«Angefangen hat alles, als ich im Alter von 47 Jahren auf dem Illimani stand, einem knapp 6500 Meter hohen Gipfel in Bolivien. Eigentlich wäre die Besteigung des Mount Everest die logische Fortsetzung gewesen. Aber ich hatte Lust auf eine persönlichere, weniger übliche Herausforderung. Da kam ich auf die Idee, das gesamte Schweizer Wanderwegnetz abzugehen. Beim Überschlagsrechnen wurde mir rasch klar, dass ich für die insgesamt 66'000 Kilometer rund 28 Jahre benötigen würde.
Bisher habe ich 24'070 Kilometer zurückgelegt und dafür 4536 Stunden gebraucht, also umgerechnet 27 Wochen. Meinem Zeitplan bin ich etwa 2000 Kilometer voraus, was jedoch hauptsächlich damit zusammenhängt, dass ich zuerst die Routen in meiner Umgebung abgewandert bin. Im Durchschnitt absolviere ich etwa zwei Touren pro Woche. Zu Beginn spürte ich vor allem die körperliche Anstrengung. Heute betrachte ich es eher als interdisziplinäres Projekt, denn ich dokumentiere jede Wanderung, vor allem mit Fotos. Meine Bilder veröffentliche ich anschliessend in den sozialen Netzwerken. Am vergangenen Sonntag war ich im Emmental unterwegs – im Regen. Doch auch bei schlechtem Wetter finde ich immer etwas Spannendes, das ich mit meiner Community teilen kann. Hierzulande nutzen 90 Prozent der Menschen nur gerade mal 10 Prozent der Wege, nämlich die spektakulärsten Strecken. Dabei gibt sehr viele weniger begangene Routen, die einen Ausflug wert sind!
Durch diese Nähe zur Natur kann ich ausserdem die Auswirkungen des Klimawandels hautnah miterleben. Zum Beispiel den Einfluss auf die Biodiversität. So begegne ich auf meinen Wanderungen immer weniger Tieren. Auch die Trockenheit macht sich bemerkbar: Nur noch selten komme ich mit matschigen Schuhen nach Hause, da die Natur weniger wasserdurchtränkt ist als früher. Und vor allem werden immer mehr Wege gesperrt, unter anderem wegen Bergstürzen.

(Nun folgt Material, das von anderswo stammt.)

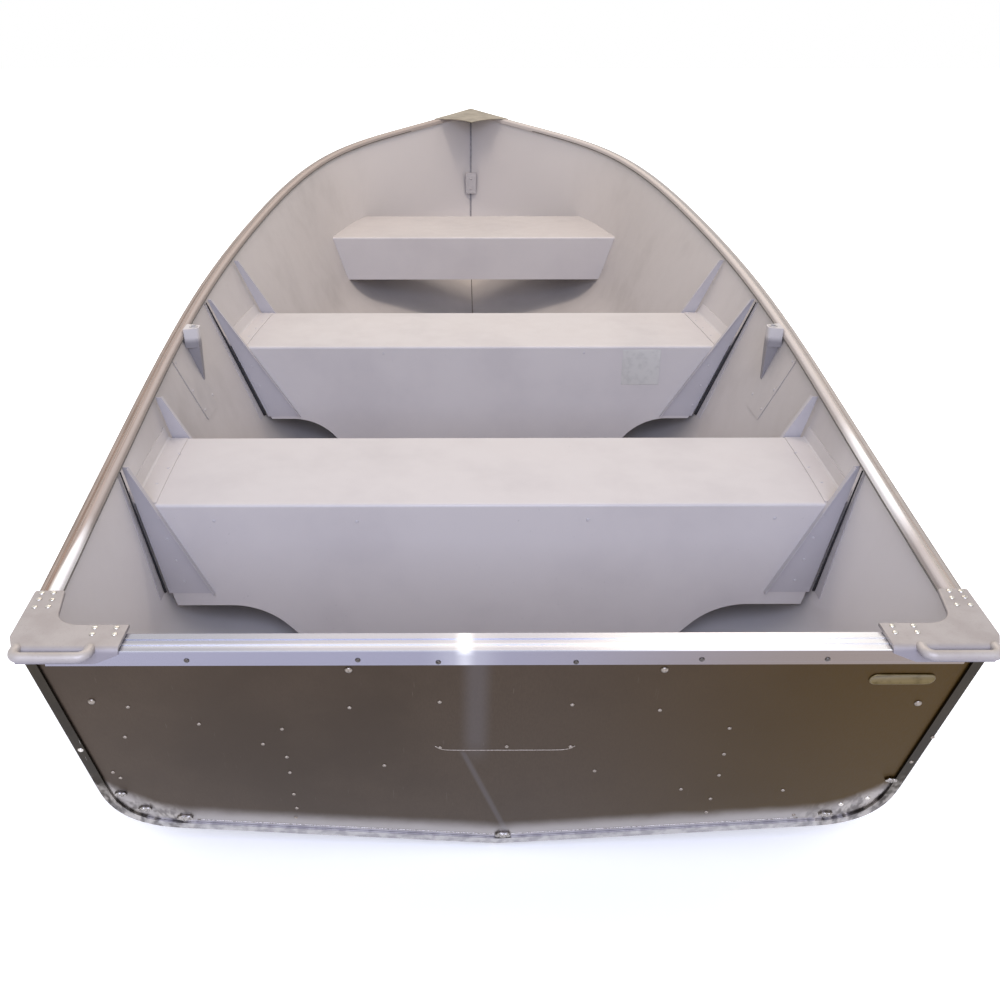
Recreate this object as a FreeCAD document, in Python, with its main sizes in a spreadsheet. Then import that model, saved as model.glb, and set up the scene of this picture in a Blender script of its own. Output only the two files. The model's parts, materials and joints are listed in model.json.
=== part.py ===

Meine Statistiken, Fotos und Berichte gewinnen dadurch noch mehr an Bedeutung. Ein weiteres markantes Beispiel ist die Entwicklung des Allalingletschers im Wallis. Vergleicht man die Bilder des Gletschers zur Zeit meiner Geburt mit jenen, die ich bei meiner Überquerung im vergangenen Jahr gemacht habe, sieht man eindrücklich, wie stark er zurückgegangen ist. Es fällt schwer, sich vorzustellen, dass künftige Generationen den Anblick dieses Gletschers wohl nicht mehr geniessen können.»
Pascal Bourquin
Pascal Bourquin arbeitete 28 Jahre lang als Korrespondent und Reporter für das Westschweizer Fernsehen. Derzeit ist er als Journalist bei der Tageszeitung «Le Quotidien Jurassien» tätig. Nachdem der passionierte Berggänger das Matterhorn, den Mont Blanc, den Kilimandscharo sowie den Aconcagua in den argentinischen Anden bestiegen hatte, startete er sein Projekt zu den Wanderwegen in der Schweiz. Dieses taufte er, den gelben Wegweisern entsprechend, «La vie en jaune» («Das Leben in Gelb»). Auf der gleichnamigen Website finden sich eine Karte der Schweiz, auf der die bereits zurückgelegten Wege eingezeichnet sind, sowie verschiedene Fotos der absolvierten Wanderungen.